В самом начале 1924 года выходит третий номер журнала «Гостиница для путешествующих в прекрасном». В нём публикуются некоторые стихи из «Москвы кабацкой» Есенина. «Стихи берегу только для твоей “Гостиницы”. Есть чудесные», – писал Есенин другу Рыжему в том же апрельском письме. Но в журнале публикуются также две поэтические подборки Мариенгофа. Это несколько ошарашивает Сергея Александровича. Он хотел всё взять в свои руки – всю русскую литературу. А тут – на тебе! – у руля имажинистского журнала встал Мариенгоф. Тогда появляется неожиданное письмо о роспуске всей имажинистской «банды» за подписями Есенина и Грузинова:
«Мы, создатели имажинизма, доводим до всеобщего сведения, что группа “имажинисты” в доселе известном составе объявляется нами распущенной».
227
«Банда» не остаётся в стороне. За дело берётся Мариенгоф: его детище, его имажинизм, его новаторское искусство, его журнал, его Орден «объявляют вне закона»! И кто? Лучший друг!
Мариенгоф собирает имажинистов и пишет ответ:
«В “Правде” письмом в редакцию Сергей Есенин заявил, что он распускает группу имажинистов.
Развязность и безответственность этого заявления вынуждает нас опровергнуть его. Хотя Есенин и был одним из подписавших первую декларацию имажинизма, но он никогда не являлся идеологом имажинизма, свидетельством чего является отсутствие у Есенина хотя бы одной теоретической статьи.
Есенин примыкал к нашей идеологии, поскольку она ему была удобна, а мы никогда в нём, вечно отказывающемся от своего слова, не были уверены, как в своём соратнике.

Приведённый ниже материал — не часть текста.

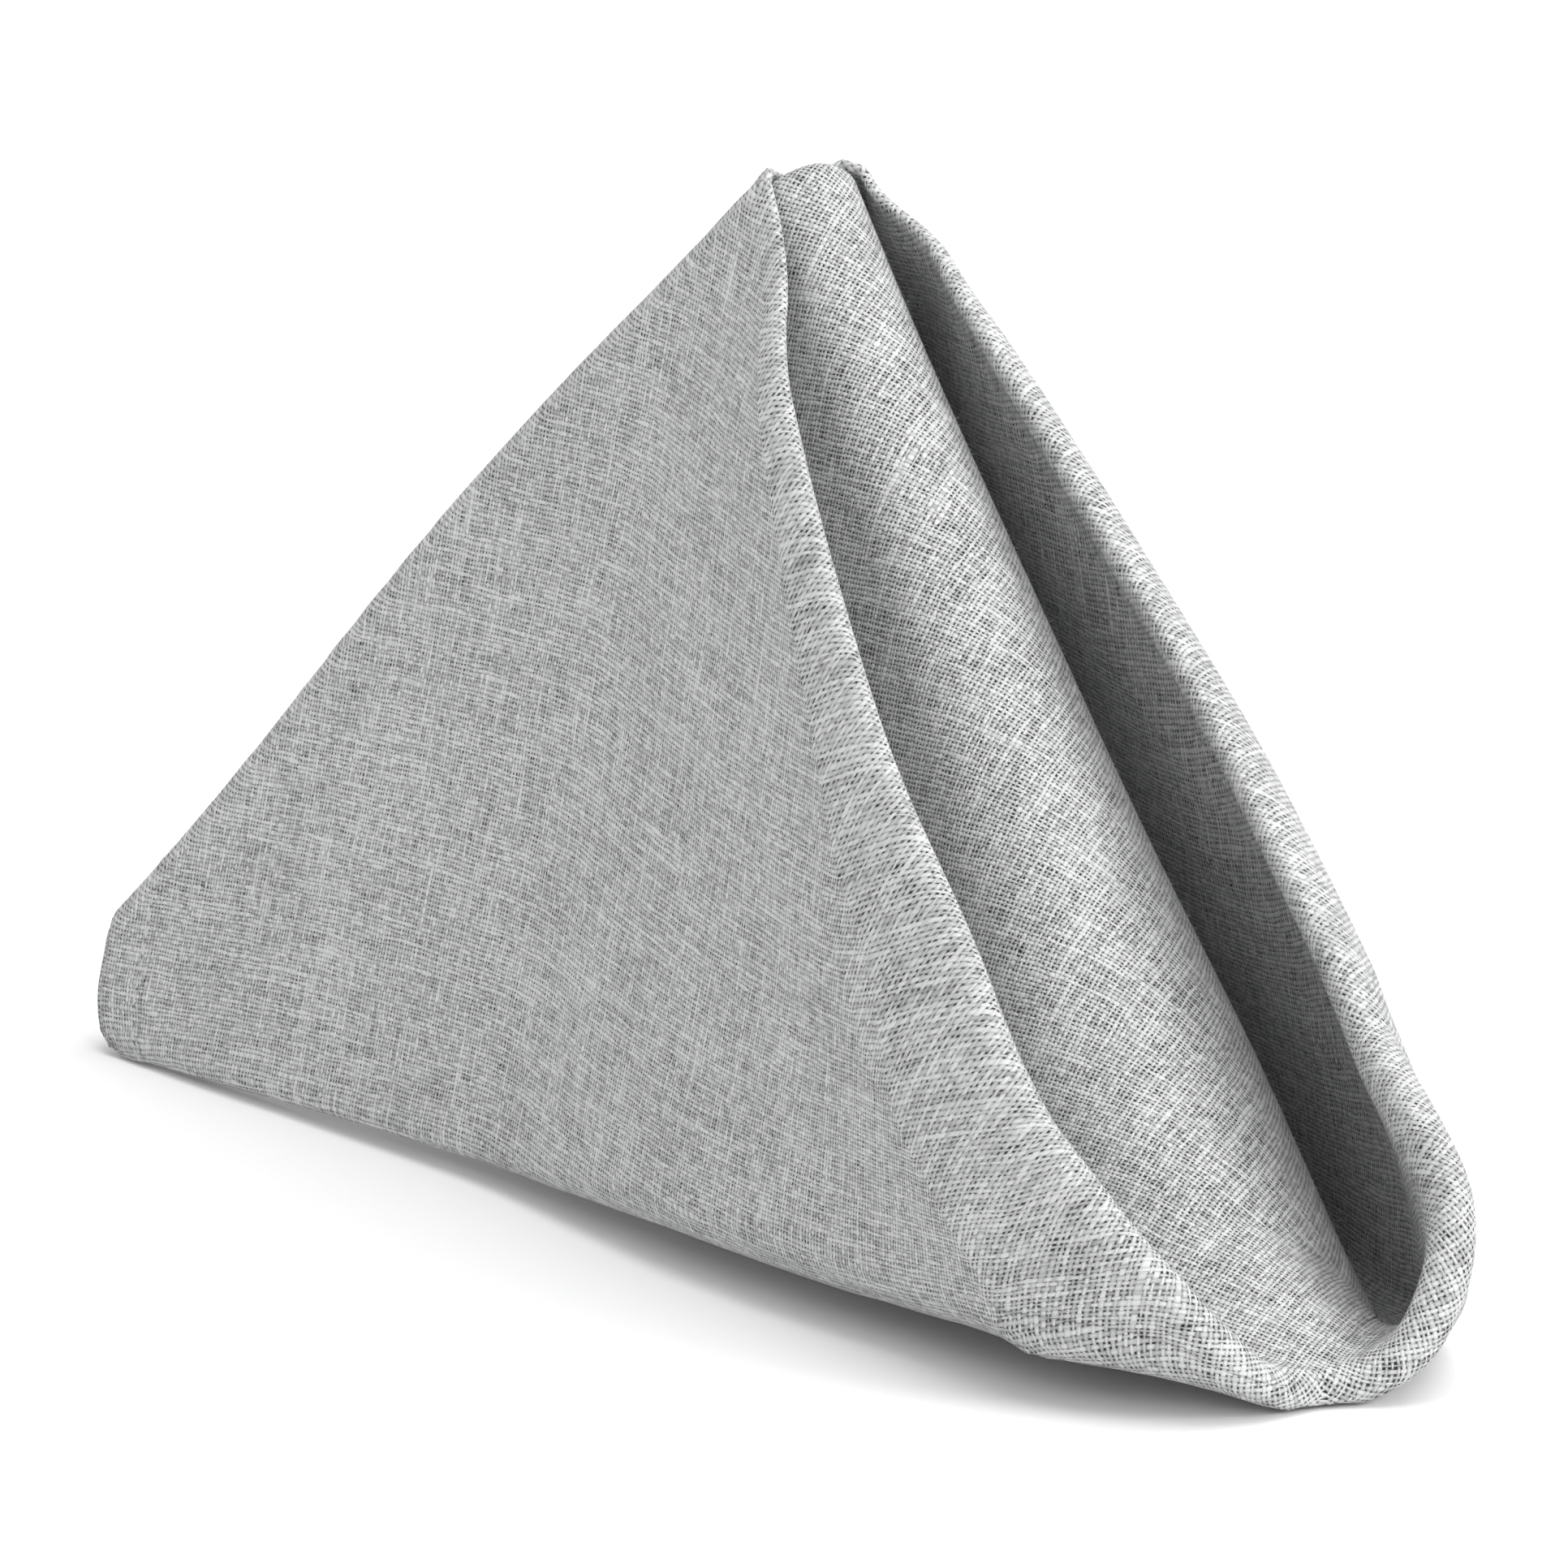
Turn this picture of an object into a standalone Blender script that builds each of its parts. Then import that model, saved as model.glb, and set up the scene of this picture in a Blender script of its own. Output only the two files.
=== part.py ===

После известного всем инцидента, завершившегося судом Ц.Б. журналистов над Есениным и К°, у группы наметилось внутреннее расхождение с Есениным, и она принуждена была отмежеваться от него, что и сделала, передав письмо Заведующему лит. отделом “Известий” Б.В.Гиммельфарбу 15 мая с.г. Есенин в нашем представлении безнадежно болен психически и физически, и это единственное оправдание его поступков.